The main objective of the study was to determine the impact of information technology on banks. From the research, investing on IT for banks brings a positive impact on performance. The internal determinants of the efficiency levels in banks show that the managerial capacity and size significantly affects the operational cost. In addition, investing in services that use computer software and hardware is cost efficient. The research compares what the productivity paradox says, and what is found from the study. It is found that productivity is directly related to the kind of technology adopted by a bank. If a bank invests more on technology, its productivity and efficiency in service delivery is improved. The significance of this research is that it opens new lines of research since little has been done on this topic.

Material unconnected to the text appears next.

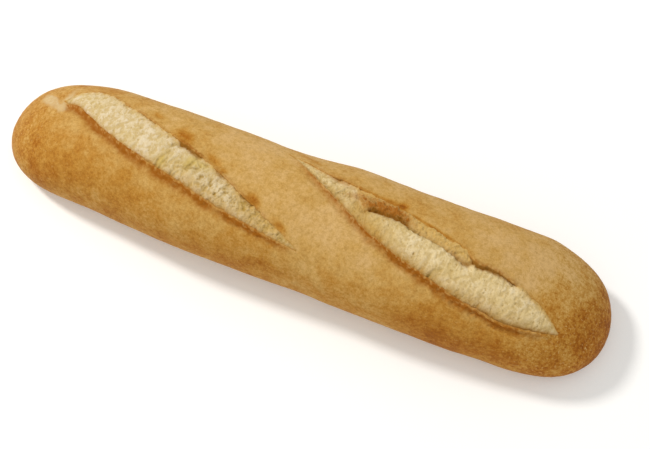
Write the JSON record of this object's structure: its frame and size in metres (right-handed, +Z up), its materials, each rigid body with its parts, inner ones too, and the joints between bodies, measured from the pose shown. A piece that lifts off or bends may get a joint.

It also gives Tunisian banks the chance to study performance of several banks over a long period of time, how they work with emergence in new technology, as well as how it affects their performance. Moreover, it highlights the role of information technology on the performance of banks, hence acting as a source of educating both the start-ups and established banks. The use of panel data strengthens the validity of the study as data is analyzed across different years
This study is a continuation of previous research works on the impact of technology in the banking sector. Beccalli (2007) found a positive relationship between performance and investment in technology among the European banks. He found out that technology improves profitability and brings a competitive edge. Romdhane comes in to research more on the impact of information technology among the banks. He brings in a more comprehensive explanation to effect of IT in the banking sector. It narrows down to a specific industry – that of financial sector in order to bring out a more analyzed conclusion about the topic. The studies have had small differences in their findings but support each other in their conclusions. Romdhane supports Kablan 2009 on the fact that restructuring the banking sector brings in more profits to the banks.